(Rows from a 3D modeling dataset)
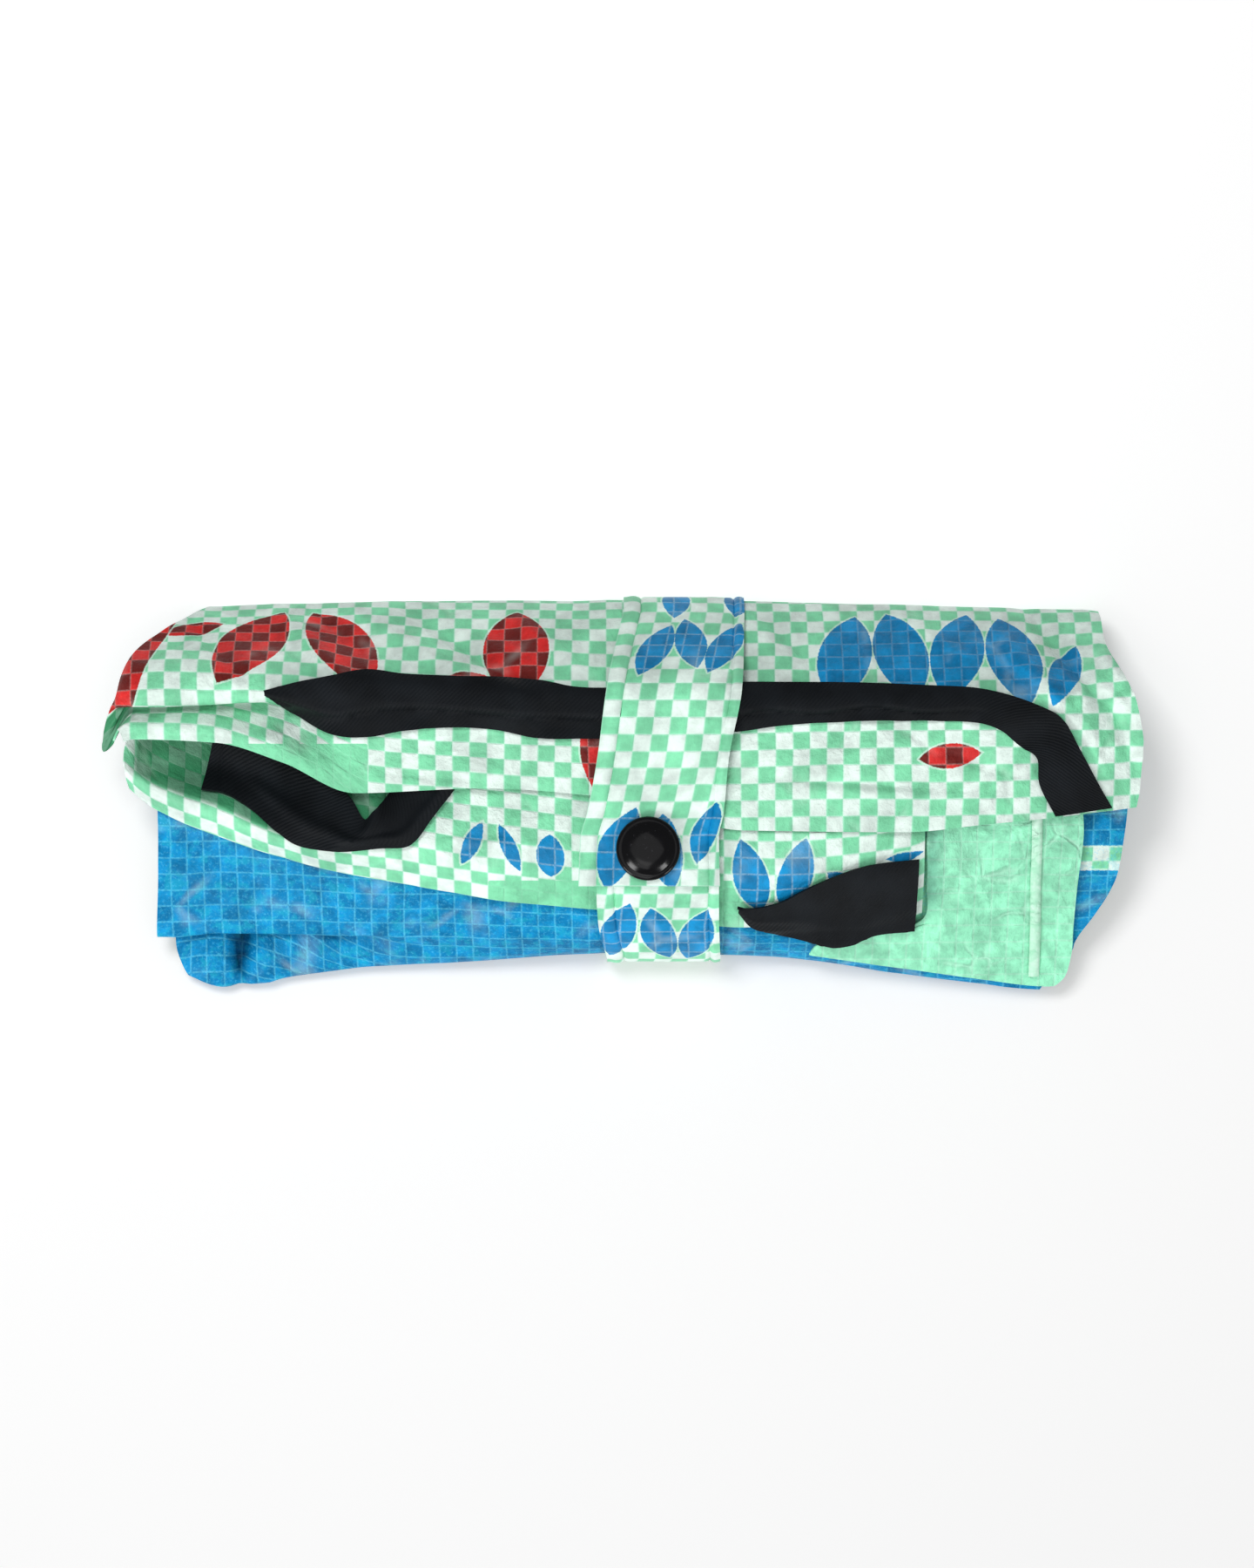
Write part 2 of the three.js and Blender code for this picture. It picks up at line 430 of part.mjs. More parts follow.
function baseFolds() {
  const sole = (x) => column(LIFT, 'sole', x);
  const ply = CLOTH + REST_GAP + 0.9;
  const fold = (left, right, steps, at) => ({ left, right, steps, at });
  const [brim, tuck, step] = ['brim', 'tuck', 'step'].map((name) => lineOf(BASE, name));
  const below = (name) => (x) => ({
    y: column(INNER, `${name}Y`, x), z: column(INNER, `${name}Z`, x) - ply });
  const half = (x) => ({
    y: mix(step(x).y, below('foot')(x).y, 0.5), z: mix(step(x).z, below('foot')(x).z, 0.5) + 0.4 });
  const beside = (turn, side, inward, from, to, share) => besideTurn(BASE, {
    turn, other: turn === tuck ? step : tuck, side, inward, from, to, share });
  const run = (y, name, share) => (x) => ({
    y, z: (column(INNER, name, x) - ply) * share + inWave(x, share) });
  const turn = (dy, share) => (x) => ({
    y: column(BASE, 'turnY', x) + dy,
    z: (column(INNER, 'footZ', x) - ply) * share + inWave(x, share) });
  const folds = [
    fold(-138, 150, 3, (x) => ({ y: SEAM_Y - 0.3, z: sole(x) })),
    fold(-138, 149, 2, (x) => ({ y: -35.0, z: sole(x) })),
    fold(-139, 140, 3, (x) => ({ y: column(BASE, 'noseY', x) + 7, z: sole(x) })),
    fold(-141, 136, 3, (x) => ({ y: column(BASE, 'noseY', x), z: 4.2 })),
    fold(-145, 138, 3, brim),
    fold(-145.5, 140, 2, beside(tuck, -1, -1, brim, tuck, 0.6)),
    fold(-146, 141, 2, tuck),
    fold(-147, 142, 2, beside(tuck, 1, -1, tuck, step, 0.35)),
    fold(-150.5, 146, 2, beside(step, -1, 1, tuck, step, 0.7)),
    fold(-151, 146.5, 2, step),
    fold(-151, 148, 2, beside(step, 1, 1, step, half, 0.3)),
    fold(-150, 153, 3, half),
    fold(-149.5, 158.5, 3, below('foot')),
    fold(-149, 161, 3, below('ridge')),
    fold(-149, 162, 3, below('floor')),
    fold(-149, 162, 2, run(22, 'throatZ', 1)),
    fold(-148, 161, 2, (x) => ({ y: 34, z: column(INNER, 'deepZ', x) - ply - 0.8 })),
  ];
  // Inside the roll the cloth goes back and forth; each row is one run between two turns
  INNER_RUNS.forEach(({ share, next, side }) => {
    const last = next === null;
    if (side === 'back') {
      folds.push(fold(-148, 160, 2, (x) => ({
        y: 38, z: run(34, 'deepZ', share + 0.08)(x).z })));
      folds.push(fold(-148, 160, 2, run(34, 'deepZ', share)));
      folds.push(fold(-148, 159, 1, run(15, 'throatZ', share)));
      folds.push(fold(-148, 158, 1, run(-4, 'floorZ', share)));
      folds.push(fold(-147, 156, 2, turn(4, share * 1.02)));
      if (!last) folds.push(fold(-147, 155, 2, turn(0, (share + next) / 2)));
    } else {
      folds.push(fold(-147, 154, 1, turn(4, share)));
      folds.push(fold(-147, 155, 1, run(-4, 'floorZ', share)));
      folds.push(fold(-147, 156, 1, run(15, 'throatZ', share)));
      folds.push(fold(-147, 157, 2, run(34, 'deepZ', share)));
    }
  });
  return folds;
}

function strapGrid() {
  const line = new THREE.CatmullRomCurve3(
    STRAP_LINE.map(({ y, z }) => new THREE.Vector3(0, y, z)), false, 'centripetal');
  const steps = 2 * (STRAP_LINE.length - 1);
  const edges = (point, t) => {
    const under = 15 / (STRAP_LINE.length - 1);
    const front = 19 / (STRAP_LINE.length - 1);
    const top = (name) => column(STRAP_TOP_EDGES, name, point.y);
    const lower = (name) => column(STRAP_LOWER_EDGES, name, point.y);
    if (t < under) return { left: top('left'), right: top('right') };
    if (t > front) return { left: lower('left'), right: lower('right') };
    const s = (t - under) / (front - under);
    return {
      left: mix(column(STRAP_TOP_EDGES, 'left', 58), STRAP_UNDER.left, s),
      right: mix(column(STRAP_TOP_EDGES, 'right', 58), STRAP_UNDER.right, s) };
  };
  const grid = [];
  for (let i = 0; i <= steps; i += 1) {
    const point = line.getPoint(i / steps);
    point.z = Math.max(point.z, STRAP / 2);
    const { left, right } = edges(point, i / steps);
    grid.push([0, 0.25, 0.5, 0.75, 1].map(
      (t) => new THREE.Vector3(mix(left, right, t), point.y, point.z)));
  }
  return grid;
}

function sidePanelGrid(grids) {
  const lift = CLOTH + REST_GAP + 0.4;
  const patch = 1.0;
  const curve = (nameX, nameY) => new THREE.CatmullRomCurve3(
    SIDE_PANEL.map((row) => new THREE.Vector3(row[nameX], row[nameY], 0)), false, 'centripetal');
  const left = curve('left', 'leftY');
  const right = curve('right', 'rightY');
  const steps = 3 * (SIDE_PANEL.length - 1);
  const across = 9;
  const grid = [];
  for (let j = 0; j <= across; j += 1) {
    const row = [];
    for (let i = 0; i <= steps; i += 1) {
      const point = left.getPoint(i / steps).lerp(right.getPoint(i / steps), j / across);
      point.y = Math.max(point.y, column(BASE, 'noseY', point.x) + 1.8 * (1 - i / steps) + 1.6);
      let carried = point.x;
      while (!Number.isFinite(restHeight(grids, carried, point.y, patch))) carried -= 1;
      point.z = restHeight(grids, carried, point.y, patch) + lift;
      row.push(point);
    }
    grid.push(row);
  }
  return grid;
}

function sideSeamGrid(panel) {
  const from = { x: 132.6, y: -6.5 };
  const to = { x: 133.4, y: -60.2 };
  const steps = 16;
  const halfWidth = 1.3;
  const lift = CLOTH + 0.9;
  const grid = [];
  for (let i = 0; i <= steps; i += 1) {
    const t = i / steps;
    grid.push([-halfWidth, 0, halfWidth].map((dx) => {
      const x = mix(from.x, to.x, t) + dx;
      const y = mix(from.y, to.y, t);
      return new THREE.Vector3(x, y, restHeight([panel], x, y, 0.9) + lift);
    }));
  }
  return grid;
}

function studGeometry() {
  const r = STUD_RADIUS;
  const h = STUD_HEIGHT;
  const profile = [
    [0, 0], [r * 0.8, 0], [r * 0.96, h * 0.1], [r, h * 0.26], [r * 0.97, h * 0.42],
    [r * 0.84, h * 0.66], [r * 0.62, h * 0.86], [r * 0.34, h * 0.97], [0, h],
  ].map(([x, y]) => new THREE.Vector2(x, y));
  const geometry = new THREE.LatheGeometry(profile, 24);
  geometry.rotateX(Math.PI / 2);
  return geometry;
}

function material(color, roughness, metalness = 0) {
  return new THREE.MeshStandardMaterial({ color, roughness, metalness });
}

const root = new THREE.Group();
root.position.set(-BOX_CENTRE.x, -BOX_CENTRE.y, 0);

function add(name, geometry, look) {
  const mesh = new THREE.Mesh(geometry, look);
  mesh.name = name;
  root.add(mesh);
  return mesh;
}

const outer = sectionGrid(outerFolds(), stations(28, 0.55));
const inner = sectionGrid(innerFolds(), stations(22, 0.35));
const base = sectionGrid(baseFolds(), stations(24, 0.3));
const side = sidePanelGrid([base]);
const seam = sideSeamGrid(side);
const onTape = CLOTH / 2 + TAPE / 2 + 0.6;
const front = tapeGrid(FRONT_HANDLE, [outer], onTape + 0.2, 0.4, 42, 4);
const backLeft = tapeGrid(BACK_HANDLE_LEFT, [inner], onTape - 0.1, 0.3, 30, 4);
const backRight = tapeGrid(BACK_HANDLE_RIGHT, [inner, base, side], onTape + 0.3, 1.0, 21, 4);

const checked = material(COLOUR.checked, 0.45);
const tape = material(COLOUR.tape, 0.9);
add('outer_panel', sheetGeometry(outer, CLOTH), checked);
add('inner_panel', sheetGeometry(inner, CLOTH), checked);
add('base_panel', sheetGeometry(base, CLOTH), material(COLOUR.blue, 0.45));
add('side_panel', sheetGeometry(side, CLOTH), material(COLOUR.green, 0.4));
add('side_seam', sheetGeometry(seam, CLOTH), material(COLOUR.green, 0.5));
add('closing_strap', sheetGeometry(strapGrid(), STRAP), checked);
add('handle_front', sheetGeometry(front, TAPE), tape);
add('handle_back_left', sheetGeometry(backLeft, TAPE), tape);
add('handle_back_right', sheetGeometry(backRight, TAPE), tape);
const stud = add('press_stud', studGeometry(), material(COLOUR.stud, 0.15));
stud.position.set(STUD_CENTRE.x, STUD_CENTRE.y, STUD_CENTRE.z);

export default root;
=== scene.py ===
# %% [markdown]
# # A rice sack shopping bag, rolled flat and strapped
#
# The bag is sewn from woven sack cloth: flat green and white plastic tapes, crossed in a plain weave, so
# that every crossing shows as a small square. It is folded into a long flat roll, two black tape handles
# lie across it, and a strap with a press stud holds it shut.
#
# Every sheet here is built the same way. A few fold lines run along the roll, each given by a short table,
# and a smooth curve through them is the section of the cloth at any place. This keeps each fold where the
# real one is and gives the cloth its own flat coordinates, in which the weave and the print are drawn.

# %% Load the frame
import bpy
import math
import numpy as np
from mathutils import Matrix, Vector
from mathutils.bvhtree import BVHTree


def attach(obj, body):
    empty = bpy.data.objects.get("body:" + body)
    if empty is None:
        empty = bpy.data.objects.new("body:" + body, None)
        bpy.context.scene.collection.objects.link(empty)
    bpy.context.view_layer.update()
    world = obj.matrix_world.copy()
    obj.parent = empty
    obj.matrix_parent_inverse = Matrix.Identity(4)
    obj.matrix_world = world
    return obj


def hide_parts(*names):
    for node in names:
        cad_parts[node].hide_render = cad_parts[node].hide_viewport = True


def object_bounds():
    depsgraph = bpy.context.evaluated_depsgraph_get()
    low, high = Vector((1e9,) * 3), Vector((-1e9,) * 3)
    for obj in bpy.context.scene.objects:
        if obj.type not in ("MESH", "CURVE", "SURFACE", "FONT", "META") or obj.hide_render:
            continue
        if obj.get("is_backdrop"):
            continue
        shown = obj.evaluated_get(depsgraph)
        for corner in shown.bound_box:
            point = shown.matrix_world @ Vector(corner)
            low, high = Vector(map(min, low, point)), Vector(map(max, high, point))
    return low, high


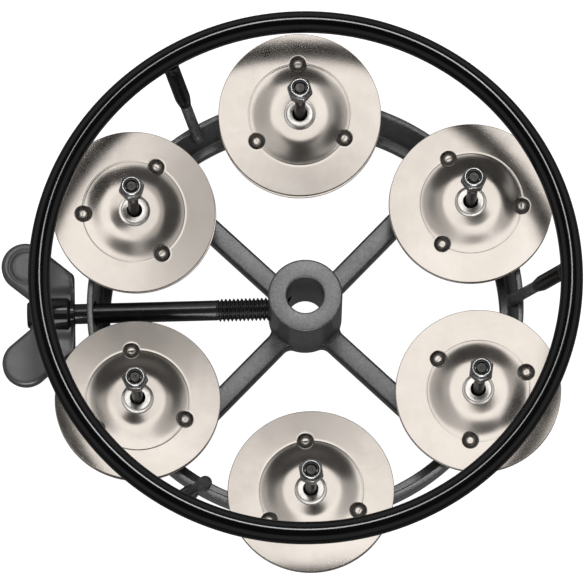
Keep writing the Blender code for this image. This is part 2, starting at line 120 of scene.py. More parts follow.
# Setting
FLOOR_REACH, FLOOR_LEVEL = 6000.0, -0.2
# Greys of the surroundings by a direction's height: 0 at the horizon and below, 1 straight up.
WORLD_LEVELS = ((0.0, 0.12), (0.02, 0.50), (0.60, 0.52), (0.74, 0.05), (1.0, 0.02))
CAMERA_SPOT, CAMERA_TURN = (-11.692, -311.841, 1092.339), (16.2877, 0.0073, -1.5682)   # mm, degrees
CAMERA_LENS, CAMERA_SENSOR = 277.397, 36.0


# ---------------------------------------------------------------- mesh tools

class Shell:
    """Points in millimetres and faces, gathered from several closed bodies."""

    def __init__(self):
        self.points = []
        self.faces = []

    def add(self, body, matrix=None):
        points, faces = body
        offset = len(self.points)
        for point in points:
            point = Vector(point)
            self.points.append(matrix @ point if matrix is not None else point)
        self.faces.extend([tuple(index + offset for index in face) for face in faces])
        return self

    def mesh(self, name):
        mesh = bpy.data.meshes.new(name)
        mesh.from_pydata([tuple(point * MM) for point in self.points], [], self.faces)
        work = bmesh.new()
        work.from_mesh(mesh)
        bmesh.ops.recalc_face_normals(work, faces=work.faces)
        work.to_mesh(mesh)
        work.free()
        return mesh


def body_of_mesh(mesh):
    """The points in millimetres and the faces of a mesh."""
    return [vertex.co / MM for vertex in mesh.vertices], [tuple(face.vertices) for face in mesh.polygons]


def grid(rows, close_rows=False, close_columns=True):
    """A sheet of quads over rows of points, all rows of one length."""
    count = len(rows[0])
    points = [point for row in rows for point in row]
    faces = []
    for i in range(len(rows) if close_rows else len(rows) - 1):
        below = (i + 1) % len(rows)
        for j in range(count if close_columns else count - 1):
            beside = (j + 1) % count
            faces.append((i * count + j, i * count + beside, below * count + beside, below * count + j))
    return points, faces


def capped(rows):
    """A tube over rows of equal length, closed by one face at each end."""
    points, faces = grid(rows)
    count = len(rows[0])
    last = (len(rows) - 1) * count
    faces.append(tuple(range(count)))
    faces.append(tuple(last + i for i in range(count)))
    return points, faces


def polar(radius, turn):
    """The point at a radius and an angle in radians."""
    return radius * math.cos(turn), radius * math.sin(turn)


def circle(radius, height, steps):
    """A level row of points."""
    return [(*polar(radius, math.tau * i / steps), height) for i in range(steps)]


def hexagonal(half, limit, height, steps):
    """A level row of points round a hexagon, held in by a circle of the limit's radius."""
    row = []
    for k in range(steps):
        turn = math.tau * k / steps
        reach = half / math.cos((turn + math.pi / 6) % (math.pi / 3) - math.pi / 6)
        row.append((*polar(min(reach, limit), turn), height))
    return row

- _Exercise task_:
From the records above, extract exactly and only the lines that begin at the line with "Keep writing the" and stop after the line with "return [vertex.co /".

- _Answer below_:
Keep writing the Blender code for this image. This is part 2, starting at line 120 of scene.py. More parts follow.
# Setting
FLOOR_REACH, FLOOR_LEVEL = 6000.0, -0.2
# Greys of the surroundings by a direction's height: 0 at the horizon and below, 1 straight up.
WORLD_LEVELS = ((0.0, 0.12), (0.02, 0.50), (0.60, 0.52), (0.74, 0.05), (1.0, 0.02))
CAMERA_SPOT, CAMERA_TURN = (-11.692, -311.841, 1092.339), (16.2877, 0.0073, -1.5682)   # mm, degrees
CAMERA_LENS, CAMERA_SENSOR = 277.397, 36.0


# ---------------------------------------------------------------- mesh tools

class Shell:
    """Points in millimetres and faces, gathered from several closed bodies."""

    def __init__(self):
        self.points = []
        self.faces = []

    def add(self, body, matrix=None):
        points, faces = body
        offset = len(self.points)
        for point in points:
            point = Vector(point)
            self.points.append(matrix @ point if matrix is not None else point)
        self.faces.extend([tuple(index + offset for index in face) for face in faces])
        return self

    def mesh(self, name):
        mesh = bpy.data.meshes.new(name)
        mesh.from_pydata([tuple(point * MM) for point in self.points], [], self.faces)
        work = bmesh.new()
        work.from_mesh(mesh)
        bmesh.ops.recalc_face_normals(work, faces=work.faces)
        work.to_mesh(mesh)
        work.free()
        return mesh


def body_of_mesh(mesh):
    """The points in millimetres and the faces of a mesh."""
    return [vertex.co / MM for vertex in mesh.vertices], [tuple(face.vertices) for face in mesh.polygons]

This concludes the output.